- [YOUR INSTRUCTIONS]:
Write out the data below in full. Keep it exact.

- [DATA SECTION]:
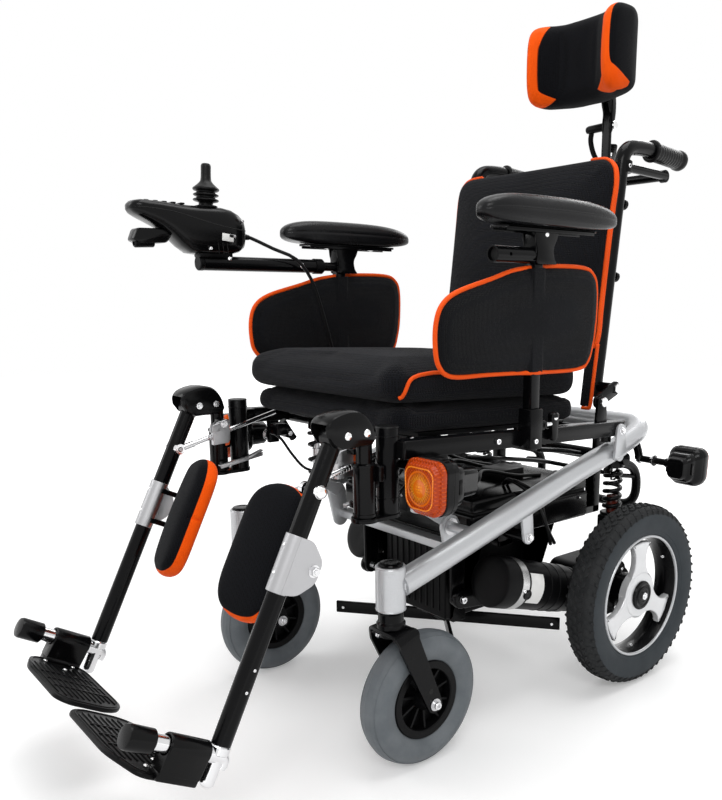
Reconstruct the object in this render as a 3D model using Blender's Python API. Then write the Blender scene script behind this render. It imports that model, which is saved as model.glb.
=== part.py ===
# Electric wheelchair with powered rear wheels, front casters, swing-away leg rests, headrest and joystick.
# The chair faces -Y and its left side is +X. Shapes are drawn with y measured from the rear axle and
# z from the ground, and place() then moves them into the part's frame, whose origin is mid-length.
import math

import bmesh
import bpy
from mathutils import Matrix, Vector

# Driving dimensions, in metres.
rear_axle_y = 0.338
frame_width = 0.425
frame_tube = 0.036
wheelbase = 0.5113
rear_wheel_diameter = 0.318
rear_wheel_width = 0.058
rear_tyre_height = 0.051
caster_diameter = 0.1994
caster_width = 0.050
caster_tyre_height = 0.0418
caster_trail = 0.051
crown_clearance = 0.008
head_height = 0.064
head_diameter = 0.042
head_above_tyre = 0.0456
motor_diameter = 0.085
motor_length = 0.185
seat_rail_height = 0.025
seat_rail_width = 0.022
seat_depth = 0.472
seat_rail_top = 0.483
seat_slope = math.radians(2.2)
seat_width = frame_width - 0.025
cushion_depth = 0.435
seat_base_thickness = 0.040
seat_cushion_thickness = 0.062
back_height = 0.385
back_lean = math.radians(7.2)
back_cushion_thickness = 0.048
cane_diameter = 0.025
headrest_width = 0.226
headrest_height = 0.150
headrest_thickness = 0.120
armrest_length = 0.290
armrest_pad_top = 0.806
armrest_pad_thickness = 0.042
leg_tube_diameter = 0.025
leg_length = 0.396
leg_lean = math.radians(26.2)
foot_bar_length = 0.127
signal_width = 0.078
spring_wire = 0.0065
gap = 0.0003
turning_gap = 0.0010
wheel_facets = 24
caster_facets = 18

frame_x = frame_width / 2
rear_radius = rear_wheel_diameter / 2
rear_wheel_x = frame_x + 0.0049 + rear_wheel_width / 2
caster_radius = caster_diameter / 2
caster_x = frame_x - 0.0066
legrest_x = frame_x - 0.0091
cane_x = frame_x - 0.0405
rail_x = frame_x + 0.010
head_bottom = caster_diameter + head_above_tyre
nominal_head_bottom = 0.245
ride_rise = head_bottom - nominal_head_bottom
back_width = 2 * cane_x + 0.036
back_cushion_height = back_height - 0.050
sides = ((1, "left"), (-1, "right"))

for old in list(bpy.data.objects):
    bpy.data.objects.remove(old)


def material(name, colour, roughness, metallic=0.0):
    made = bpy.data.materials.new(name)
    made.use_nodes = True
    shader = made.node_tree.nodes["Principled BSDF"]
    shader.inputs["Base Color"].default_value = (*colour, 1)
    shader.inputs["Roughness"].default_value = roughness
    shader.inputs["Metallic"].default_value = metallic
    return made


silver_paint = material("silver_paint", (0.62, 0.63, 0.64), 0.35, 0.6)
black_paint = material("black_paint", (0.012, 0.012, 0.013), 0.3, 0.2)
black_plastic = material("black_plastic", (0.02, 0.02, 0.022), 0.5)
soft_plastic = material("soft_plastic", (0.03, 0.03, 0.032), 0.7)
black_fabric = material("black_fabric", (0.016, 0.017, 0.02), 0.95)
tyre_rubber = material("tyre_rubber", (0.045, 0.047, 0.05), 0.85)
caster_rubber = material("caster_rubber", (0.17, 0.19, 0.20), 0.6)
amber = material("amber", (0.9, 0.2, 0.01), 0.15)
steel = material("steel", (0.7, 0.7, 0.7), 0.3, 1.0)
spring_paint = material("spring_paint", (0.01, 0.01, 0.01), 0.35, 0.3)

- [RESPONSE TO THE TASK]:
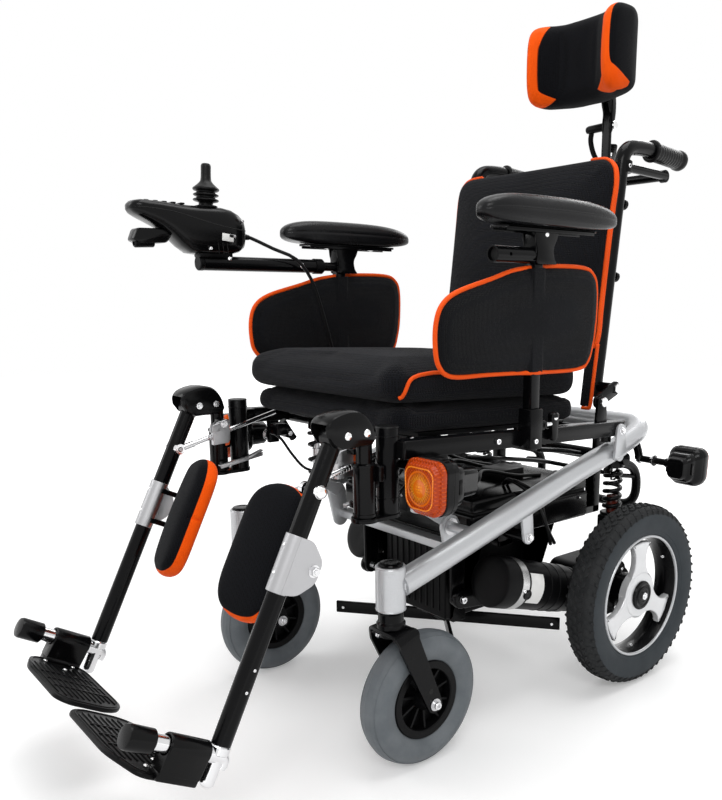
Reconstruct the object in this render as a 3D model using Blender's Python API. Then write the Blender scene script behind this render. It imports that model, which is saved as model.glb.
=== part.py ===
# Electric wheelchair with powered rear wheels, front casters, swing-away leg rests, headrest and joystick.
# The chair faces -Y and its left side is +X. Shapes are drawn with y measured from the rear axle and
# z from the ground, and place() then moves them into the part's frame, whose origin is mid-length.
import math

import bmesh
import bpy
from mathutils import Matrix, Vector

# Driving dimensions, in metres.
rear_axle_y = 0.338
frame_width = 0.425
frame_tube = 0.036
wheelbase = 0.5113
rear_wheel_diameter = 0.318
rear_wheel_width = 0.058
rear_tyre_height = 0.051
caster_diameter = 0.1994
caster_width = 0.050
caster_tyre_height = 0.0418
caster_trail = 0.051
crown_clearance = 0.008
head_height = 0.064
head_diameter = 0.042
head_above_tyre = 0.0456
motor_diameter = 0.085
motor_length = 0.185
seat_rail_height = 0.025
seat_rail_width = 0.022
seat_depth = 0.472
seat_rail_top = 0.483
seat_slope = math.radians(2.2)
seat_width = frame_width - 0.025
cushion_depth = 0.435
seat_base_thickness = 0.040
seat_cushion_thickness = 0.062
back_height = 0.385
back_lean = math.radians(7.2)
back_cushion_thickness = 0.048
cane_diameter = 0.025
headrest_width = 0.226
headrest_height = 0.150
headrest_thickness = 0.120
armrest_length = 0.290
armrest_pad_top = 0.806
armrest_pad_thickness = 0.042
leg_tube_diameter = 0.025
leg_length = 0.396
leg_lean = math.radians(26.2)
foot_bar_length = 0.127
signal_width = 0.078
spring_wire = 0.0065
gap = 0.0003
turning_gap = 0.0010
wheel_facets = 24
caster_facets = 18

frame_x = frame_width / 2
rear_radius = rear_wheel_diameter / 2
rear_wheel_x = frame_x + 0.0049 + rear_wheel_width / 2
caster_radius = caster_diameter / 2
caster_x = frame_x - 0.0066
legrest_x = frame_x - 0.0091
cane_x = frame_x - 0.0405
rail_x = frame_x + 0.010
head_bottom = caster_diameter + head_above_tyre
nominal_head_bottom = 0.245
ride_rise = head_bottom - nominal_head_bottom
back_width = 2 * cane_x + 0.036
back_cushion_height = back_height - 0.050
sides = ((1, "left"), (-1, "right"))

for old in list(bpy.data.objects):
    bpy.data.objects.remove(old)


def material(name, colour, roughness, metallic=0.0):
    made = bpy.data.materials.new(name)
    made.use_nodes = True
    shader = made.node_tree.nodes["Principled BSDF"]
    shader.inputs["Base Color"].default_value = (*colour, 1)
    shader.inputs["Roughness"].default_value = roughness
    shader.inputs["Metallic"].default_value = metallic
    return made


silver_paint = material("silver_paint", (0.62, 0.63, 0.64), 0.35, 0.6)
black_paint = material("black_paint", (0.012, 0.012, 0.013), 0.3, 0.2)
black_plastic = material("black_plastic", (0.02, 0.02, 0.022), 0.5)
soft_plastic = material("soft_plastic", (0.03, 0.03, 0.032), 0.7)
black_fabric = material("black_fabric", (0.016, 0.017, 0.02), 0.95)
tyre_rubber = material("tyre_rubber", (0.045, 0.047, 0.05), 0.85)
caster_rubber = material("caster_rubber", (0.17, 0.19, 0.20), 0.6)
amber = material("amber", (0.9, 0.2, 0.01), 0.15)
steel = material("steel", (0.7, 0.7, 0.7), 0.3, 1.0)
spring_paint = material("spring_paint", (0.01, 0.01, 0.01), 0.35, 0.3)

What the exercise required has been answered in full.